_Prompt_: Write out each entry, exactly the way it appears.

_Material supplied_:
------------------------------------------------------------------------
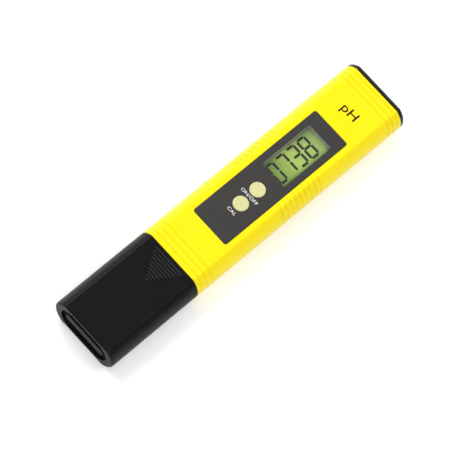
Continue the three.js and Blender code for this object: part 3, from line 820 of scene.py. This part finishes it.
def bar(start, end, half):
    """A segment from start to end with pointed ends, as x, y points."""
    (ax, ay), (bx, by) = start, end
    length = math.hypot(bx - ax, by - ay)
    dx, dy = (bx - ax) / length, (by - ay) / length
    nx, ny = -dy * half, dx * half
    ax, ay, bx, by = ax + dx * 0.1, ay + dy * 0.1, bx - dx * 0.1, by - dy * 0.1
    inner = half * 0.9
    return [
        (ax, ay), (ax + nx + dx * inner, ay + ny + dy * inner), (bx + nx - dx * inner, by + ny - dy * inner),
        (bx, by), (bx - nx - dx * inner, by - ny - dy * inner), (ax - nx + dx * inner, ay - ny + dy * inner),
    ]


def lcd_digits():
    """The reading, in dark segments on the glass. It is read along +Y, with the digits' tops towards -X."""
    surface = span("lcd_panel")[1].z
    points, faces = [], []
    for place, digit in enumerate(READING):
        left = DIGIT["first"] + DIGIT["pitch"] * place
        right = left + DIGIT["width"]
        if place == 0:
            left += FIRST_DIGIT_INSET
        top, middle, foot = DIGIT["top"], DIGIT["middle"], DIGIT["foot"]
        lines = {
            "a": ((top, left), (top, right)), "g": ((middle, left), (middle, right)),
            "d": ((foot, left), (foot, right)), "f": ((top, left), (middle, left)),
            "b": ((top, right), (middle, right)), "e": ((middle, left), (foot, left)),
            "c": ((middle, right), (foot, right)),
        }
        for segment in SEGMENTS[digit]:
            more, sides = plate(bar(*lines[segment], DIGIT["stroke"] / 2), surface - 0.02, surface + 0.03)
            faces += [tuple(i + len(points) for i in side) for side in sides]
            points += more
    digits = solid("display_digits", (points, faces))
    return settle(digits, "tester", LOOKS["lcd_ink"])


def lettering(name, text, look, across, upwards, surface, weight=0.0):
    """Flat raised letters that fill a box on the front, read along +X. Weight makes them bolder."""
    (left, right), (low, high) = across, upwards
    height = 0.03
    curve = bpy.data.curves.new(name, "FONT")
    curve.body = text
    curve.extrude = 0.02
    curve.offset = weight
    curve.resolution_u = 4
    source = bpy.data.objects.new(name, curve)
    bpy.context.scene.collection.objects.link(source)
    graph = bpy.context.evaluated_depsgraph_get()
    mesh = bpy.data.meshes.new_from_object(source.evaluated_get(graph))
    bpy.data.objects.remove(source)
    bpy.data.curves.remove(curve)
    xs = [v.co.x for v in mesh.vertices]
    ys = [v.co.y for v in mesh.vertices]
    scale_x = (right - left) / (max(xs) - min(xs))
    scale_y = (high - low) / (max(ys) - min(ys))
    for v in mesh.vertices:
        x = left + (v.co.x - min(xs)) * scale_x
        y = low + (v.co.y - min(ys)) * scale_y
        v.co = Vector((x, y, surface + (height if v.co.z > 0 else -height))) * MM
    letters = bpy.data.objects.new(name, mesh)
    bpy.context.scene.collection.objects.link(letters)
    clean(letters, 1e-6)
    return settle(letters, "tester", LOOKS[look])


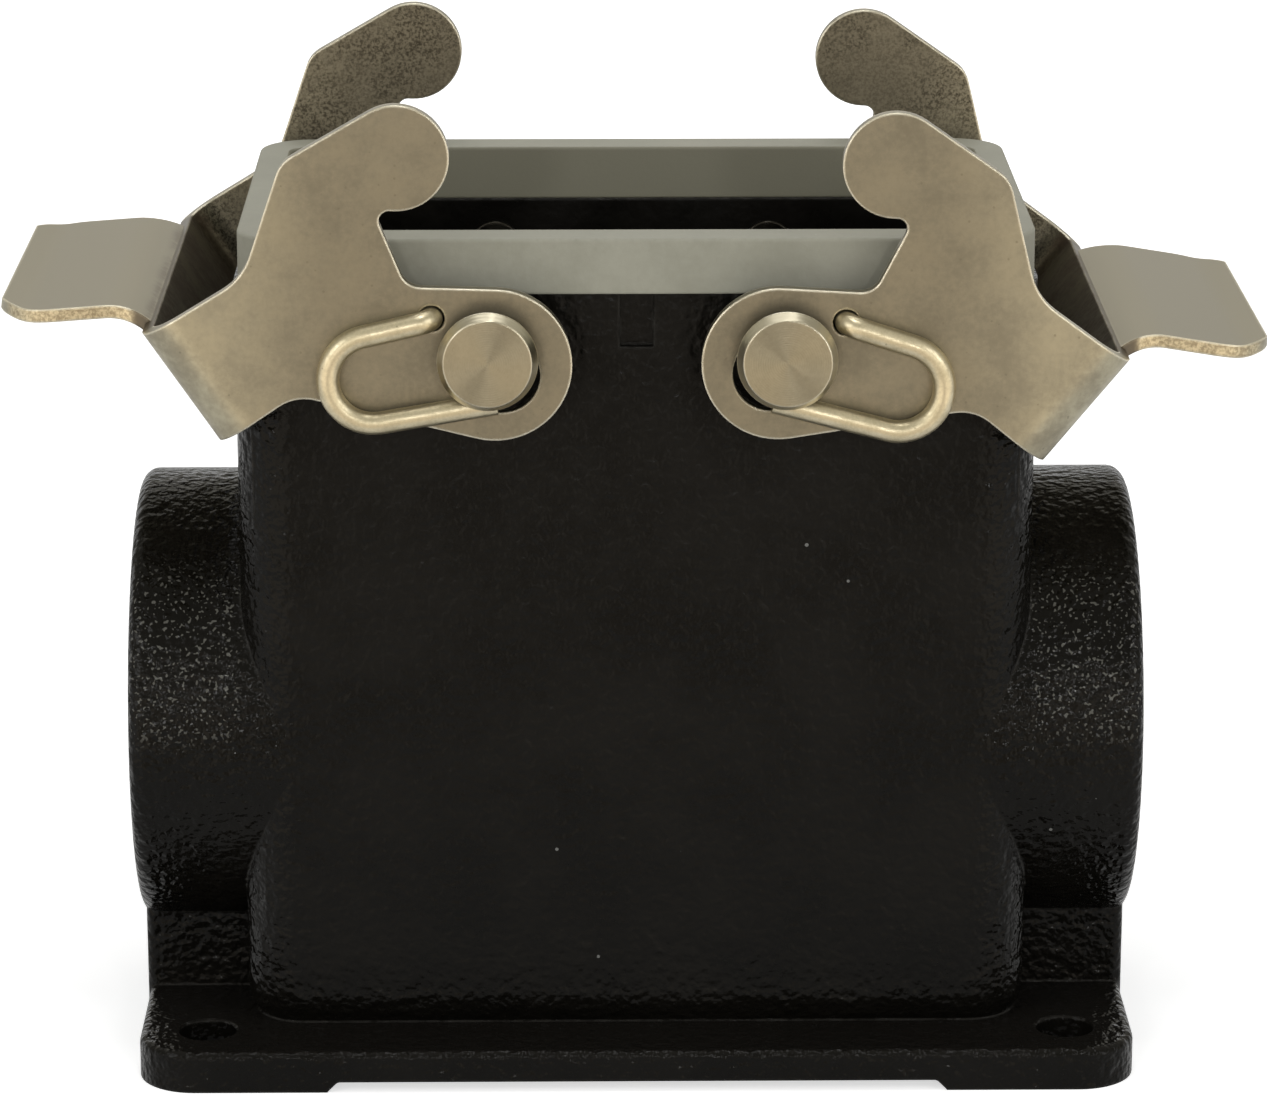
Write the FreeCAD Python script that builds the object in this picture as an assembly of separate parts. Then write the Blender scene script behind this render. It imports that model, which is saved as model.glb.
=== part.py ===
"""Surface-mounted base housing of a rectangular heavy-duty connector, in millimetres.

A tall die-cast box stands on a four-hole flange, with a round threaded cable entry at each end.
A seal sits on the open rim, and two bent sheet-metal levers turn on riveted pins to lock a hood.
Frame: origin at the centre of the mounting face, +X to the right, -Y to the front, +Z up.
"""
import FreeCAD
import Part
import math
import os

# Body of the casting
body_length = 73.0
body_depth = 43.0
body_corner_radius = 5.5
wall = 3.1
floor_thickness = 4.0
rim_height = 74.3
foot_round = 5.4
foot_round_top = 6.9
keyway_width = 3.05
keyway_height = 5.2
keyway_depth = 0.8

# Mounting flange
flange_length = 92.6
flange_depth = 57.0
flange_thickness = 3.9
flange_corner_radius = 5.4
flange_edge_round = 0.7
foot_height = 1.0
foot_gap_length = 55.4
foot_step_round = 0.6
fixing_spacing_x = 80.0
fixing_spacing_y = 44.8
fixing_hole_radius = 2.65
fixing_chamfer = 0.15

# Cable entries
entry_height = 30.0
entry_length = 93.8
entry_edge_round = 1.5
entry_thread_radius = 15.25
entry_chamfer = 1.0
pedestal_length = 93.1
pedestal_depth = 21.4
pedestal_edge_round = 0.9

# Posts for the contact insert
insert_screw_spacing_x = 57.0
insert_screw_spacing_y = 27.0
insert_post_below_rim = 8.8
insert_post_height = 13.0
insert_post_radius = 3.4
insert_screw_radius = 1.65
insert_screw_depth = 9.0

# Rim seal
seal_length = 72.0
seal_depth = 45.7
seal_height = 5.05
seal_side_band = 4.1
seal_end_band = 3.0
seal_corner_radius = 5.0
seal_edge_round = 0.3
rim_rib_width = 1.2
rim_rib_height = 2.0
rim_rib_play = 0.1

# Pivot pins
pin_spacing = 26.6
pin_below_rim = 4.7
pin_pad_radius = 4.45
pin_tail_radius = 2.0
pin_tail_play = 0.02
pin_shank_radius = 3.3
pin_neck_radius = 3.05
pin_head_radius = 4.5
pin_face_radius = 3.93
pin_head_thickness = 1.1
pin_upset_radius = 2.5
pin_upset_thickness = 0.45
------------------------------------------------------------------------
_Answer to this problem_:
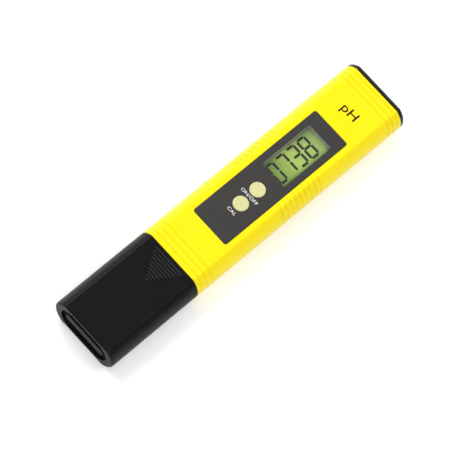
Continue the three.js and Blender code for this object: part 3, from line 820 of scene.py. This part finishes it.
def bar(start, end, half):
    """A segment from start to end with pointed ends, as x, y points."""
    (ax, ay), (bx, by) = start, end
    length = math.hypot(bx - ax, by - ay)
    dx, dy = (bx - ax) / length, (by - ay) / length
    nx, ny = -dy * half, dx * half
    ax, ay, bx, by = ax + dx * 0.1, ay + dy * 0.1, bx - dx * 0.1, by - dy * 0.1
    inner = half * 0.9
    return [
        (ax, ay), (ax + nx + dx * inner, ay + ny + dy * inner), (bx + nx - dx * inner, by + ny - dy * inner),
        (bx, by), (bx - nx - dx * inner, by - ny - dy * inner), (ax - nx + dx * inner, ay - ny + dy * inner),
    ]


def lcd_digits():
    """The reading, in dark segments on the glass. It is read along +Y, with the digits' tops towards -X."""
    surface = span("lcd_panel")[1].z
    points, faces = [], []
    for place, digit in enumerate(READING):
        left = DIGIT["first"] + DIGIT["pitch"] * place
        right = left + DIGIT["width"]
        if place == 0:
            left += FIRST_DIGIT_INSET
        top, middle, foot = DIGIT["top"], DIGIT["middle"], DIGIT["foot"]
        lines = {
            "a": ((top, left), (top, right)), "g": ((middle, left), (middle, right)),
            "d": ((foot, left), (foot, right)), "f": ((top, left), (middle, left)),
            "b": ((top, right), (middle, right)), "e": ((middle, left), (foot, left)),
            "c": ((middle, right), (foot, right)),
        }
        for segment in SEGMENTS[digit]:
            more, sides = plate(bar(*lines[segment], DIGIT["stroke"] / 2), surface - 0.02, surface + 0.03)
            faces += [tuple(i + len(points) for i in side) for side in sides]
            points += more
    digits = solid("display_digits", (points, faces))
    return settle(digits, "tester", LOOKS["lcd_ink"])


def lettering(name, text, look, across, upwards, surface, weight=0.0):
    """Flat raised letters that fill a box on the front, read along +X. Weight makes them bolder."""
    (left, right), (low, high) = across, upwards
    height = 0.03
    curve = bpy.data.curves.new(name, "FONT")
    curve.body = text
    curve.extrude = 0.02
    curve.offset = weight
    curve.resolution_u = 4
    source = bpy.data.objects.new(name, curve)
    bpy.context.scene.collection.objects.link(source)
    graph = bpy.context.evaluated_depsgraph_get()
    mesh = bpy.data.meshes.new_from_object(source.evaluated_get(graph))
    bpy.data.objects.remove(source)
    bpy.data.curves.remove(curve)
    xs = [v.co.x for v in mesh.vertices]
    ys = [v.co.y for v in mesh.vertices]
    scale_x = (right - left) / (max(xs) - min(xs))
    scale_y = (high - low) / (max(ys) - min(ys))
    for v in mesh.vertices:
        x = left + (v.co.x - min(xs)) * scale_x
        y = low + (v.co.y - min(ys)) * scale_y
        v.co = Vector((x, y, surface + (height if v.co.z > 0 else -height))) * MM
    letters = bpy.data.objects.new(name, mesh)
    bpy.context.scene.collection.objects.link(letters)
    clean(letters, 1e-6)
    return settle(letters, "tester", LOOKS[look])


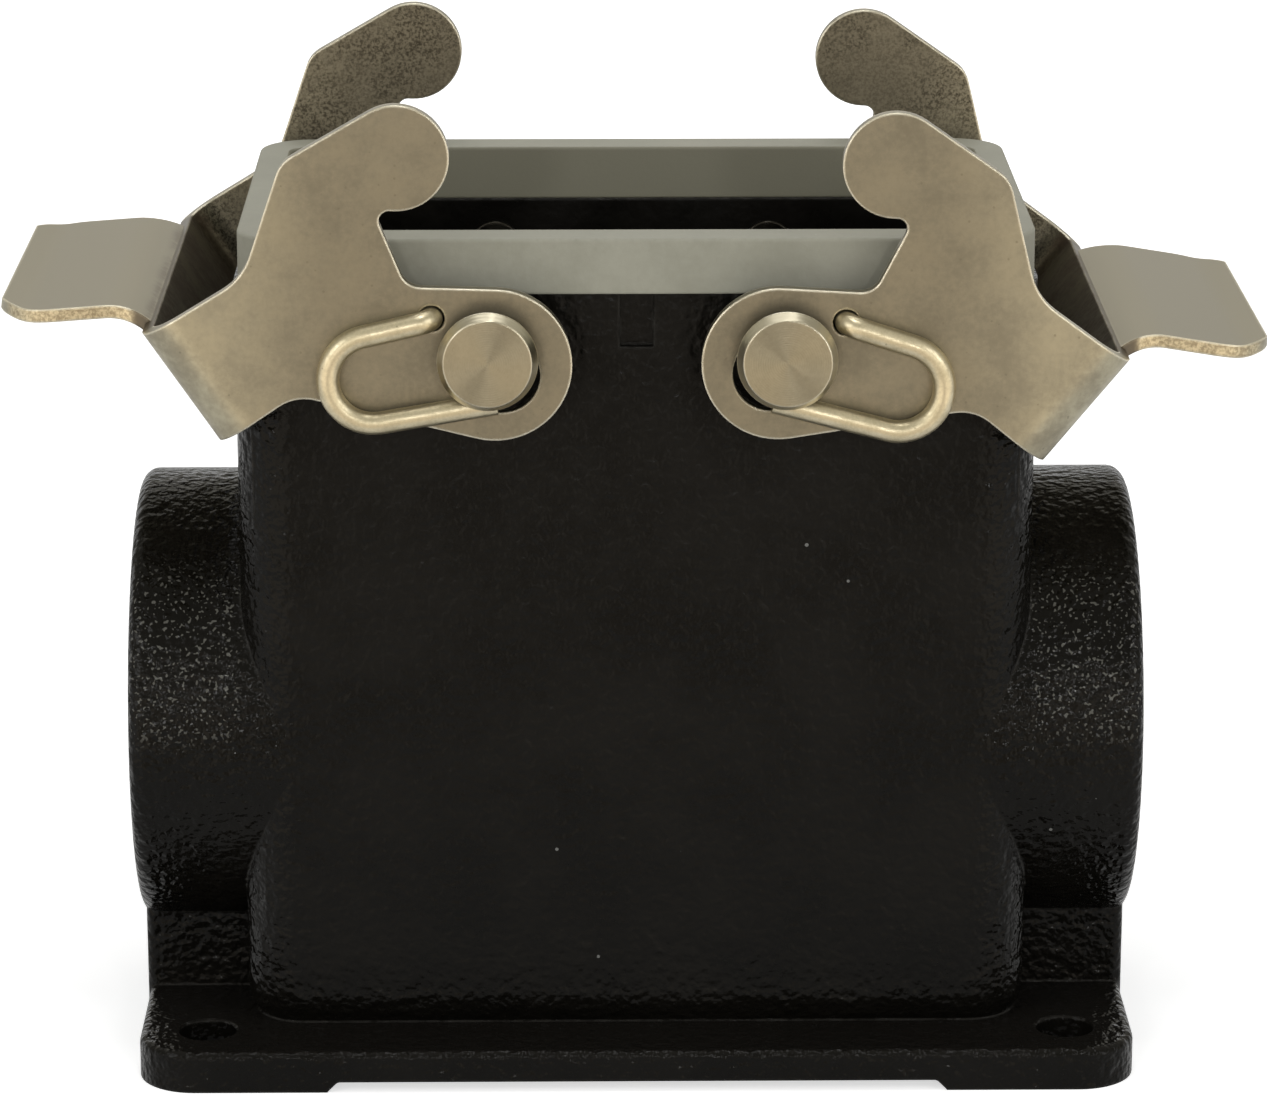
Write the FreeCAD Python script that builds the object in this picture as an assembly of separate parts. Then write the Blender scene script behind this render. It imports that model, which is saved as model.glb.
=== part.py ===
"""Surface-mounted base housing of a rectangular heavy-duty connector, in millimetres.

A tall die-cast box stands on a four-hole flange, with a round threaded cable entry at each end.
A seal sits on the open rim, and two bent sheet-metal levers turn on riveted pins to lock a hood.
Frame: origin at the centre of the mounting face, +X to the right, -Y to the front, +Z up.
"""
import FreeCAD
import Part
import math
import os

# Body of the casting
body_length = 73.0
body_depth = 43.0
body_corner_radius = 5.5
wall = 3.1
floor_thickness = 4.0
rim_height = 74.3
foot_round = 5.4
foot_round_top = 6.9
keyway_width = 3.05
keyway_height = 5.2
keyway_depth = 0.8

# Mounting flange
flange_length = 92.6
flange_depth = 57.0
flange_thickness = 3.9
flange_corner_radius = 5.4
flange_edge_round = 0.7
foot_height = 1.0
foot_gap_length = 55.4
foot_step_round = 0.6
fixing_spacing_x = 80.0
fixing_spacing_y = 44.8
fixing_hole_radius = 2.65
fixing_chamfer = 0.15

# Cable entries
entry_height = 30.0
entry_length = 93.8
entry_edge_round = 1.5
entry_thread_radius = 15.25
entry_chamfer = 1.0
pedestal_length = 93.1
pedestal_depth = 21.4
pedestal_edge_round = 0.9

# Posts for the contact insert
insert_screw_spacing_x = 57.0
insert_screw_spacing_y = 27.0
insert_post_below_rim = 8.8
insert_post_height = 13.0
insert_post_radius = 3.4
insert_screw_radius = 1.65
insert_screw_depth = 9.0

# Rim seal
seal_length = 72.0
seal_depth = 45.7
seal_height = 5.05
seal_side_band = 4.1
seal_end_band = 3.0
seal_corner_radius = 5.0
seal_edge_round = 0.3
rim_rib_width = 1.2
rim_rib_height = 2.0
rim_rib_play = 0.1

# Pivot pins
pin_spacing = 26.6
pin_below_rim = 4.7
pin_pad_radius = 4.45
pin_tail_radius = 2.0
pin_tail_play = 0.02
pin_shank_radius = 3.3
pin_neck_radius = 3.05
pin_head_radius = 4.5
pin_face_radius = 3.93
pin_head_thickness = 1.1
pin_upset_radius = 2.5
pin_upset_thickness = 0.45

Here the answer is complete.